EXERCISE INSTRUCTIONS: Only the lines from the one containing "const plug = new THREE.Group();" down to the one containing "bpy.data.objects.remove(obj)", inclusive, are to be quoted exactly.

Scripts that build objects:
########
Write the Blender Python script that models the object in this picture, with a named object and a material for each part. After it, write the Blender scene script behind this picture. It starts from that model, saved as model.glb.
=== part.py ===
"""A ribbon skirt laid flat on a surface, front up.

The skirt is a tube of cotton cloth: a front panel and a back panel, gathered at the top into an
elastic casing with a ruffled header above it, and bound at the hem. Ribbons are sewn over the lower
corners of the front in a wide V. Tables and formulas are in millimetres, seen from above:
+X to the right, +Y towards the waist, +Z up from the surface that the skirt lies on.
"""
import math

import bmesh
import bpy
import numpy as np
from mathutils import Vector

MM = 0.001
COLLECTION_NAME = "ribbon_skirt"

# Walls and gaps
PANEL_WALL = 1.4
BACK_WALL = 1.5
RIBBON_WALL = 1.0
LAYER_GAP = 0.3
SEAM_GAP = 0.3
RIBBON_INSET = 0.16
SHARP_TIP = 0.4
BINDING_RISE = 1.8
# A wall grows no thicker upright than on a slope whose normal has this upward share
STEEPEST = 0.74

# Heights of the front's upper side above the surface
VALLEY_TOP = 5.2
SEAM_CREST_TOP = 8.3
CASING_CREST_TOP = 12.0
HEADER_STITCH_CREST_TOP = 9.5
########
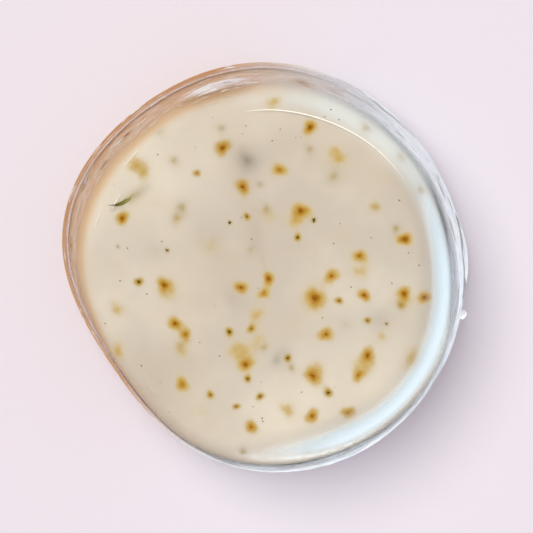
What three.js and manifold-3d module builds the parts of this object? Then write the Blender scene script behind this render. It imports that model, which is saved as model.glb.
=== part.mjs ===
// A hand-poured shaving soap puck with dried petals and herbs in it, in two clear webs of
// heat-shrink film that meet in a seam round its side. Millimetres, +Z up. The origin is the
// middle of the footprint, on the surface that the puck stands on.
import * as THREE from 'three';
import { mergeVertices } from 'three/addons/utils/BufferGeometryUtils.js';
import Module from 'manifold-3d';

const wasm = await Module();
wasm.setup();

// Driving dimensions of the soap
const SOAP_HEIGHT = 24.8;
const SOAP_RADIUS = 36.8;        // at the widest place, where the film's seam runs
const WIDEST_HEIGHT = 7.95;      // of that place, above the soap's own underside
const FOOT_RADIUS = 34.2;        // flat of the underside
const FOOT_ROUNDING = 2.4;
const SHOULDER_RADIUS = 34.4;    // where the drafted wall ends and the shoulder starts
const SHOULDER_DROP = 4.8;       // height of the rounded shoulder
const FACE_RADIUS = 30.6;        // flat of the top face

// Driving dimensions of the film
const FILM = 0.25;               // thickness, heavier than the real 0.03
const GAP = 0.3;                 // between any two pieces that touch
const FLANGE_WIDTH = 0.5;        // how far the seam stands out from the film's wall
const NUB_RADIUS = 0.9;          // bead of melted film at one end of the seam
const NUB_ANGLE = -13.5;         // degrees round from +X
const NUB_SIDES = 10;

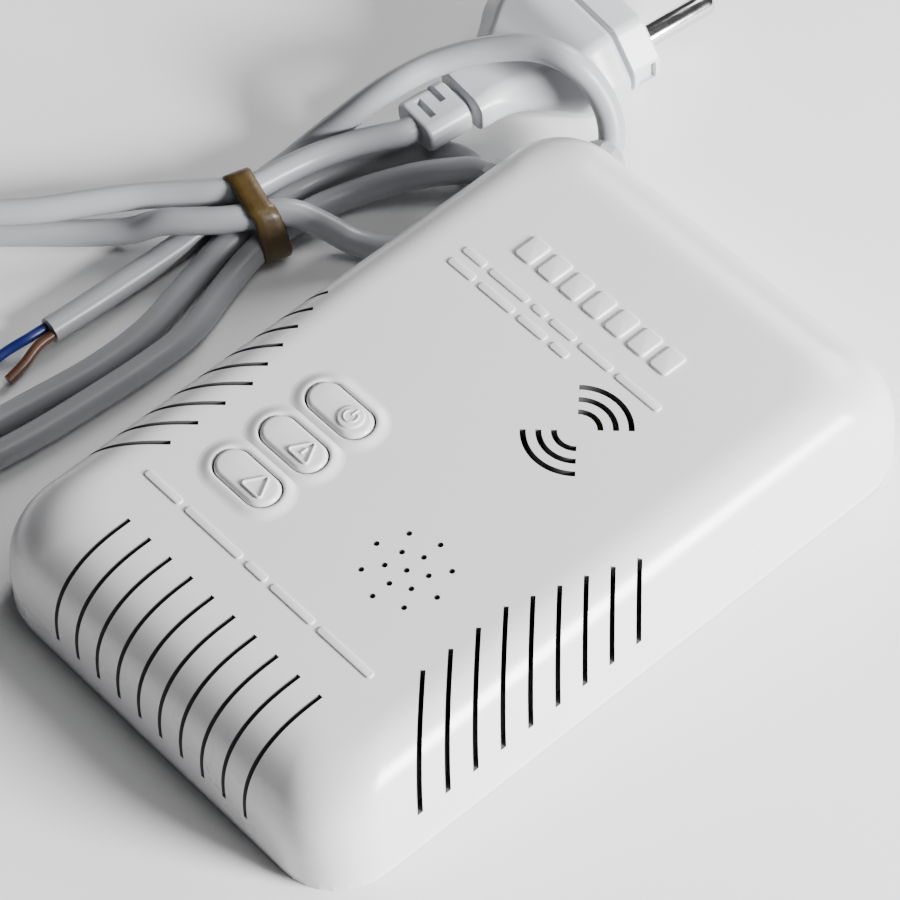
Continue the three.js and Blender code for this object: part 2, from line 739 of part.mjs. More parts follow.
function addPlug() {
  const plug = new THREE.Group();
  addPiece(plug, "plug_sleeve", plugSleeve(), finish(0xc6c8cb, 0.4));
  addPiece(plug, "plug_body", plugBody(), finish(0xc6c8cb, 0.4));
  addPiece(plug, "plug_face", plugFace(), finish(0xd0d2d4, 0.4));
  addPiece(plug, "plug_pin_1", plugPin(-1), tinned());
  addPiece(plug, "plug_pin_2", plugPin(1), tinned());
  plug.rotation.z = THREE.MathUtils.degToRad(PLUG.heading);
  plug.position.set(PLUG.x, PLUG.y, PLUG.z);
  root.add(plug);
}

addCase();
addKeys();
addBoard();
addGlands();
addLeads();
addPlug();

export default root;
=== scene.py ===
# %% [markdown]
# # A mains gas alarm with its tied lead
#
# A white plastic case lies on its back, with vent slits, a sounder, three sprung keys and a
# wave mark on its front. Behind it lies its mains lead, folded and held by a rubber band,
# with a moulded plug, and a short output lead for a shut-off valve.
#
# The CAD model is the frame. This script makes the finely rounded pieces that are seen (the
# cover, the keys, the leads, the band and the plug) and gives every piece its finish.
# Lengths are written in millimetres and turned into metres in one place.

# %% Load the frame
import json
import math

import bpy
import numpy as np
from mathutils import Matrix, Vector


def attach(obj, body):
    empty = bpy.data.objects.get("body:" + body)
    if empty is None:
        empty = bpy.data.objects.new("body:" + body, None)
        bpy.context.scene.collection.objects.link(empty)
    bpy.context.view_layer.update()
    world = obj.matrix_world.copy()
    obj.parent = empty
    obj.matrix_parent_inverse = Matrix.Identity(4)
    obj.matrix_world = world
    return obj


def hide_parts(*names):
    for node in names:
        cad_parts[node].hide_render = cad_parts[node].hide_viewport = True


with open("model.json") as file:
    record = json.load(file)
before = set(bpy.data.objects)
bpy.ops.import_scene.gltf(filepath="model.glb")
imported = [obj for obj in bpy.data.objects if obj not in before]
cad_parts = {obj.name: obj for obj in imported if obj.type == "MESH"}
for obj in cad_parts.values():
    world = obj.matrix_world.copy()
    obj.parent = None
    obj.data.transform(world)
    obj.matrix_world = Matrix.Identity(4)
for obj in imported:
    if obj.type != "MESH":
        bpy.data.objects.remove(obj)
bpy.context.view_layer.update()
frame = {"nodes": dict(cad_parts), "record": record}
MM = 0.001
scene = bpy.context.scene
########
RESPONSE FOR THIS EXERCISE:
  const plug = new THREE.Group();
  addPiece(plug, "plug_sleeve", plugSleeve(), finish(0xc6c8cb, 0.4));
  addPiece(plug, "plug_body", plugBody(), finish(0xc6c8cb, 0.4));
  addPiece(plug, "plug_face", plugFace(), finish(0xd0d2d4, 0.4));
  addPiece(plug, "plug_pin_1", plugPin(-1), tinned());
  addPiece(plug, "plug_pin_2", plugPin(1), tinned());
  plug.rotation.z = THREE.MathUtils.degToRad(PLUG.heading);
  plug.position.set(PLUG.x, PLUG.y, PLUG.z);
  root.add(plug);
}

addCase();
addKeys();
addBoard();
addGlands();
addLeads();
addPlug();

export default root;
=== scene.py ===
# %% [markdown]
# # A mains gas alarm with its tied lead
#
# A white plastic case lies on its back, with vent slits, a sounder, three sprung keys and a
# wave mark on its front. Behind it lies its mains lead, folded and held by a rubber band,
# with a moulded plug, and a short output lead for a shut-off valve.
#
# The CAD model is the frame. This script makes the finely rounded pieces that are seen (the
# cover, the keys, the leads, the band and the plug) and gives every piece its finish.
# Lengths are written in millimetres and turned into metres in one place.

# %% Load the frame
import json
import math

import bpy
import numpy as np
from mathutils import Matrix, Vector


def attach(obj, body):
    empty = bpy.data.objects.get("body:" + body)
    if empty is None:
        empty = bpy.data.objects.new("body:" + body, None)
        bpy.context.scene.collection.objects.link(empty)
    bpy.context.view_layer.update()
    world = obj.matrix_world.copy()
    obj.parent = empty
    obj.matrix_parent_inverse = Matrix.Identity(4)
    obj.matrix_world = world
    return obj


def hide_parts(*names):
    for node in names:
        cad_parts[node].hide_render = cad_parts[node].hide_viewport = True


with open("model.json") as file:
    record = json.load(file)
before = set(bpy.data.objects)
bpy.ops.import_scene.gltf(filepath="model.glb")
imported = [obj for obj in bpy.data.objects if obj not in before]
cad_parts = {obj.name: obj for obj in imported if obj.type == "MESH"}
for obj in cad_parts.values():
    world = obj.matrix_world.copy()
    obj.parent = None
    obj.data.transform(world)
    obj.matrix_world = Matrix.Identity(4)
for obj in imported:
    if obj.type != "MESH":
        bpy.data.objects.remove(obj)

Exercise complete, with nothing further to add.